The optimal reference miRNAs identified in this study for tree peony under drought and salt stress conditions (ptc-MIR156b-p3 and csi-miR1515a) belong to the same families as previously reported stress-related reference miRNAs in other plants. For example, gma-miR1515a, utilized as a reference in soybean salt-stress research^[38], and miR156, validated in poplar under pathogen stress^[42], both exhibit high expression stability under specific stress conditions, aligning with the fundamental principle that reference genes should be minimally affected by external perturbations. This study is the first to systematically validate the suitability of ptc-MIR156b-p3 and csi-miR1515a as reference miRNAs in tree peony under combined drought–salt stress, further supporting the notion that certain miRNA families retain stable expression under stress and are suitable as internal controls. Moreover, although earlier studies suggested that miR156b is involved in stress response^[43], and may therefore be unsuitable as a reference under stress conditions, integrating findings from other species with the present experimental results indicates that some members of the MIR156 family can maintain stable expression in stressful environments, demonstrating their potential as reliable reference miRNAs.

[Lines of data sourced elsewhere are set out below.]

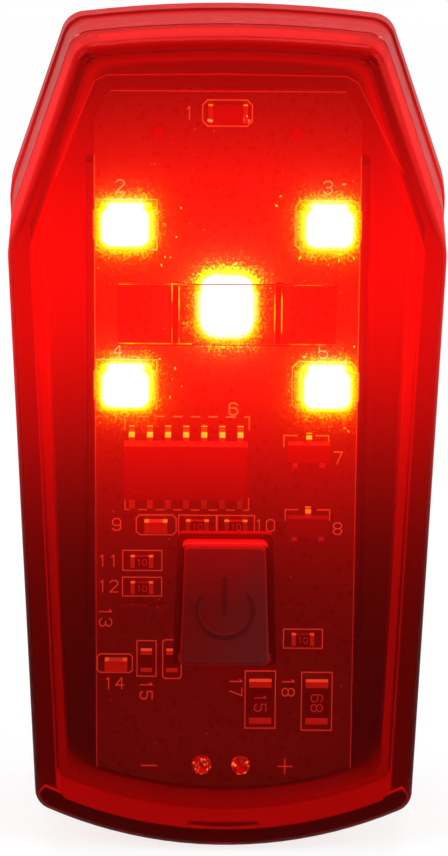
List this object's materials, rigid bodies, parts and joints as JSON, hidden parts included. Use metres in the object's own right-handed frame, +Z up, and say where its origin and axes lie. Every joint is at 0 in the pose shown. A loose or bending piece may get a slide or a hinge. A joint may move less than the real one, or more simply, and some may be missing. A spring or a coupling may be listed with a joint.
{
  "type": "bicycle tail light",
  "caption": "Clear red coffin-shaped tail light with lit emitters on a visible board, a soft power key, a covered charging port and a sprung rear clip.",
  "frame": {"origin": "on the housing's flat rear face, in the middle of the clip's slot", "axes": "+Z up along the housing's length, the lens looks along -Y, X to the right seen from the front"},
  "size_m": [0.0312, 0.0236, 0.0577],
  "materials": {
    "clear_red": "clear, polished",
    "red_plastic": "moulded gloss",
    "seal": "matte",
    "board": "satin solder mask",
    "package_white": "matte",
    "phosphor_window": "clear",
    "moulded_black": "matte",
    "tinned": "bright tinned",
    "resistor_glaze": "glazed",
    "capacitor_ceramic": "matte ceramic",
    "nickel_shell": "plated",
    "cell_foil": "satin foil",
    "foam": "matte foam",
    "black_wire": "satin",
    "red_wire": "satin",
    "dark_rubber": "matte",
    "steel": "satin",
    "red_silicone": "matte",
    "clip_plastic": "moulded satin"
  },
  "bodies": {
    "housing": {"lens_cup": "clear_red", "rear_shell": "red_plastic", "lens_seal": "seal", "circuit_board": "board", "led_package_1": "package_white", "led_window_1": "phosphor_window", "led_package_2": "package_white", "led_window_2": "phosphor_window", "led_package_3": "package_white", "led_window_3": "phosphor_window", "led_package_4": "package_white", "led_window_4": "phosphor_window", "led_package_5": "package_white", "led_window_5": "phosphor_window", "led_contacts": "tinned", "indicator_lamp": "package_white", "indicator_contacts": "tinned", "controller_chip": "moulded_black", "controller_leads": "tinned", "transistor_upper": "moulded_black", "transistor_lower": "moulded_black", "transistor_leads": "tinned", "resistors": "resistor_glaze", "capacitors": "capacitor_ceramic", "current_resistors": "resistor_glaze", "chip_part_ends": "tinned", "motion_sensor": "moulded_black", "switch_case": "moulded_black", "switch_legs": "tinned", "solder_joints": "tinned", "charge_socket": "nickel_shell", "socket_tongue": "moulded_black", "battery_cell": "cell_foil", "cell_tape": "foam", "cell_cushion": "foam", "guard_board": "board", "battery_lead_minus": "black_wire", "battery_lead_plus": "red_wire", "port_cover_anchor": "dark_rubber", "clip_pin": "steel", "clip_spring": "steel"},
    "power_key": {"power_button": "red_silicone", "switch_plunger": "moulded_black"},
    "clip": {"clip_arm": "clip_plastic"},
    "port_flap": {"port_cover": "dark_rubber"}
  },
  "joints": [
    {"name": "clip_swing", "type": "hinge", "parent": "housing", "child": "clip", "pos_m": [0, 0.003, 0.017], "axis": [1, 0, 0], "range_deg": [0, 20], "stiffness_Nm_per_rad": 0.03, "springref_deg": -68.75, "deforming": ["clip_spring"]},
    {"name": "power_press", "type": "slide", "parent": "housing", "child": "power_key", "axis": [0, 1, 0], "range_m": [0, 0.0003], "stiffness_N_per_m": 300, "springref_m": -0.001},
    {"name": "port_flap_swing", "type": "hinge", "parent": "housing", "child": "port_flap", "pos_m": [0, -0.00055, -0.02695], "axis": [-1, 0, 0], "range_deg": [0, 100], "stiffness_Nm_per_rad": 0.00005, "springref_deg": -11.46}
  ]
}
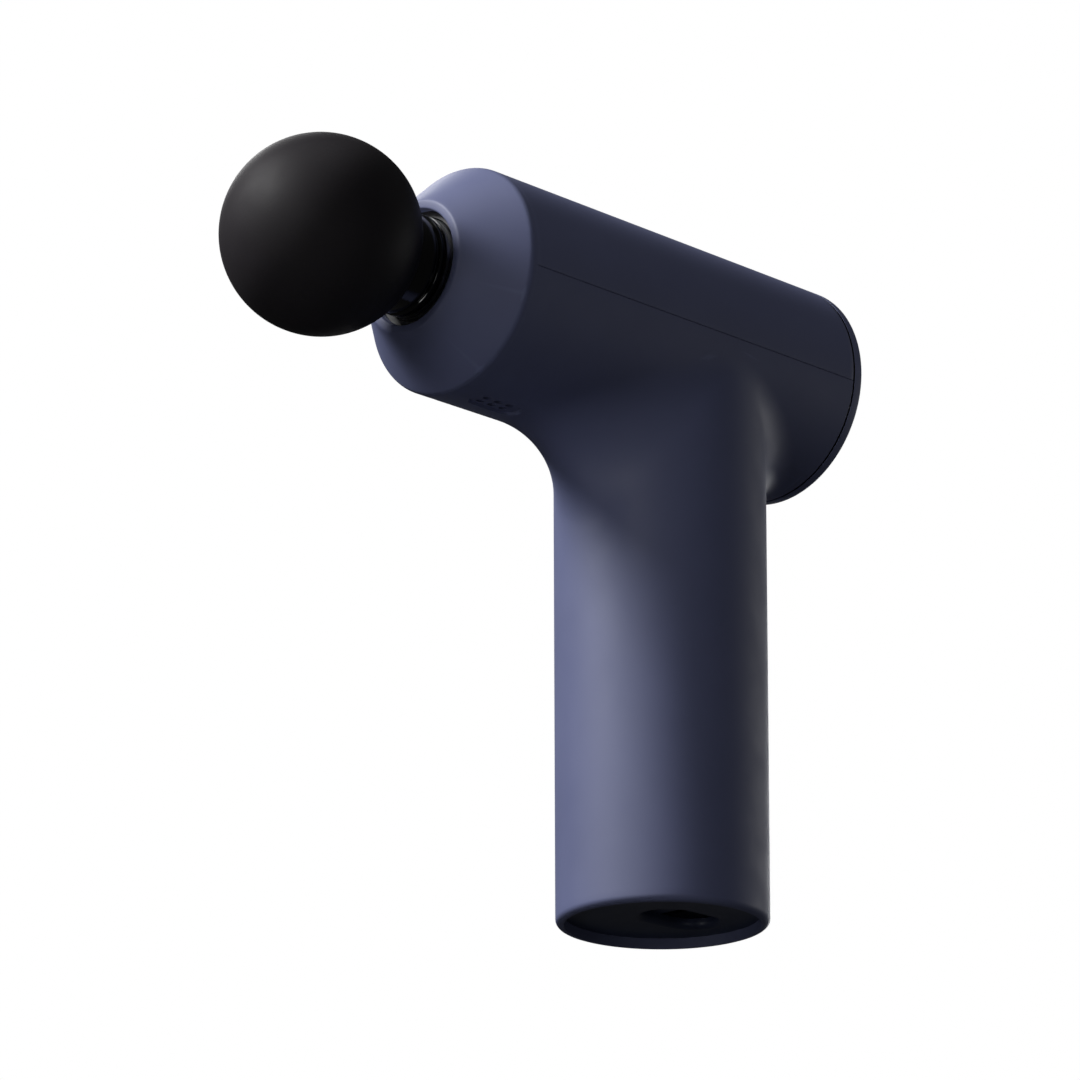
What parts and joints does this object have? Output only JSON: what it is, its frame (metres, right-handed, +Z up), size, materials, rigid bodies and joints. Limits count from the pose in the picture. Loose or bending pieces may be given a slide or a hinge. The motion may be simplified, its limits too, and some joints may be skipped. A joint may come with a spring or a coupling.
{
  "type": "massage gun",
  "caption": "Small cordless massage gun: round ball head on a reciprocating stem, conical nose, cylindrical barrel and a round upright handle with a charging pocket in its base.",
  "frame": {"origin": "centre of the handle's bottom rim, on the surface that the object stands on", "axes": "+Z up along the handle, -X along the barrel towards the massage head, Y across"},
  "size_m": [0.1476, 0.046, 0.1422],
  "materials": {
    "shell_soft_touch": "matte",
    "base_plate_plastic": "satin",
    "head_foam": "matte",
    "gloss_black": "gloss",
    "seal_rubber": "matte",
    "frame_alloy": "satin",
    "inner_plastic": "satin",
    "bearing_polymer": "satin",
    "screw_steel": "satin",
    "ground_steel": "polished",
    "mesh_steel": "satin",
    "motor_alloy": "satin",
    "lamination_steel": "satin",
    "copper_wire": "gloss",
    "rotor_steel": "satin",
    "magnet_nickel": "gloss",
    "bronze": "satin",
    "cell_wrap": "satin",
    "nickel_strip": "satin",
    "board_laminate": "satin",
    "board_component": "satin",
    "lead_insulation": "satin",
    "clear_light": "gloss"
  },
  "bodies": {
    "housing": {"lower_shell": "shell_soft_touch", "nose_cone": "shell_soft_touch", "top_cover": "shell_soft_touch", "rear_cap": "shell_soft_touch", "base_cap": "base_plate_plastic", "nose_seal": "seal_rubber", "vent_mesh": "mesh_steel", "end_plate": "inner_plastic", "end_plate_screws": "screw_steel", "button_board": "board_laminate", "button_switch": "inner_plastic", "indicator_leds": "clear_light", "light_pipes": "clear_light", "battery_cells": "cell_wrap", "battery_holder_bottom": "inner_plastic", "battery_holder_top": "inner_plastic", "battery_tabs": "nickel_strip", "battery_leads": "lead_insulation", "charge_board": "board_laminate", "charge_board_parts": "board_component", "charge_board_screws": "screw_steel", "usb_c_port": "nickel_strip", "drive_frame": "frame_alloy", "frame_screws": "screw_steel", "frame_dampers": "seal_rubber", "linear_bush": "bearing_polymer", "stator_base": "motor_alloy", "stator_core": "lamination_steel", "stator_coils": "copper_wire", "motor_screws": "screw_steel", "motor_bearings": "ground_steel", "motor_leads": "lead_insulation", "main_board": "board_laminate", "main_board_parts": "board_component", "main_board_screws": "screw_steel"},
    "rotor": {"rotor_can": "rotor_steel", "rotor_magnets": "magnet_nickel", "motor_shaft": "ground_steel", "shaft_clip": "ground_steel", "crank_wheel": "ground_steel", "crank_set_screw": "screw_steel"},
    "conrod": {"connecting_rod": "frame_alloy", "big_end_bearing": "ground_steel", "crank_pin": "ground_steel", "small_end_bush": "bronze"},
    "plunger": {"plunger": "frame_alloy", "wrist_pin": "ground_steel", "socket_liner": "bearing_polymer"},
    "head": {"massage_ball": "head_foam", "head_stem": "gloss_black", "shank_orings": "seal_rubber"},
    "button": {"power_button": "shell_soft_touch"}
  },
  "joints": [
    {"name": "rotor_spin", "type": "hinge", "parent": "housing", "child": "rotor", "pos_m": [0, 0, 0.0975], "axis": [0, 0, 1], "continuous": true},
    {"name": "plunger_slide", "type": "slide", "parent": "housing", "child": "plunger", "axis": [-1, 0, 0], "range_m": [0, 0.007]},
    {"name": "conrod_swing", "type": "hinge", "parent": "plunger", "child": "conrod", "pos_m": [-0.0265, 0, 0.1192], "axis": [0, 0, 1], "range_deg": [-6.7, 6.7]},
    {"name": "head_pull", "type": "slide", "parent": "plunger", "child": "head", "axis": [-1, 0, 0], "range_m": [0, 0.022]},
    {"name": "button_press", "type": "slide", "parent": "housing", "child": "button", "axis": [-1, 0, 0], "range_m": [0, 0.0004], "stiffness_N_per_m": 3000, "springref_m": -0.0002}
  ]
}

Based on the miRNA sequencing results, this study identified 17 miRNAs with relatively stable expression. Further stability analysis was conducted on samples subjected to different levels of drought and salt stress using qRT-PCR technology. The stability of 18 candidate ER genes, including U6, was assessed and ranked using three software programs: GeNorm, NormFinder, and Bestkeeper. Ultimately, the online tool RefFinder was employed to comprehensively analyze and evaluate the results from the aforementioned three software programs. The study found that under drought stress conditions, ptc-MIR156b-p3 is the most suitable miRNA to serve as an ER; under salt stress conditions, csi-miR1515a exhibits the highest stability. Additionally, PC-5p-50_56138 has a good ranking under both drought and salt stress. These results provide important references for the further identification of tree peony miRNA expression and offer more options for the use of ER genes (Fig. 6).

Figure 6. 

Conceptual figure. The yellow and blue arrows represent drought stress and salt stress, respectively. The right panels show the optimal reference miRNAs identified by Delta CT, GeNorm, NormFinder, and BestKeeper analyses, respectively. The bottom panel displays the top-ranked reference miRNA determined by a comprehensive analysis with RefFinder.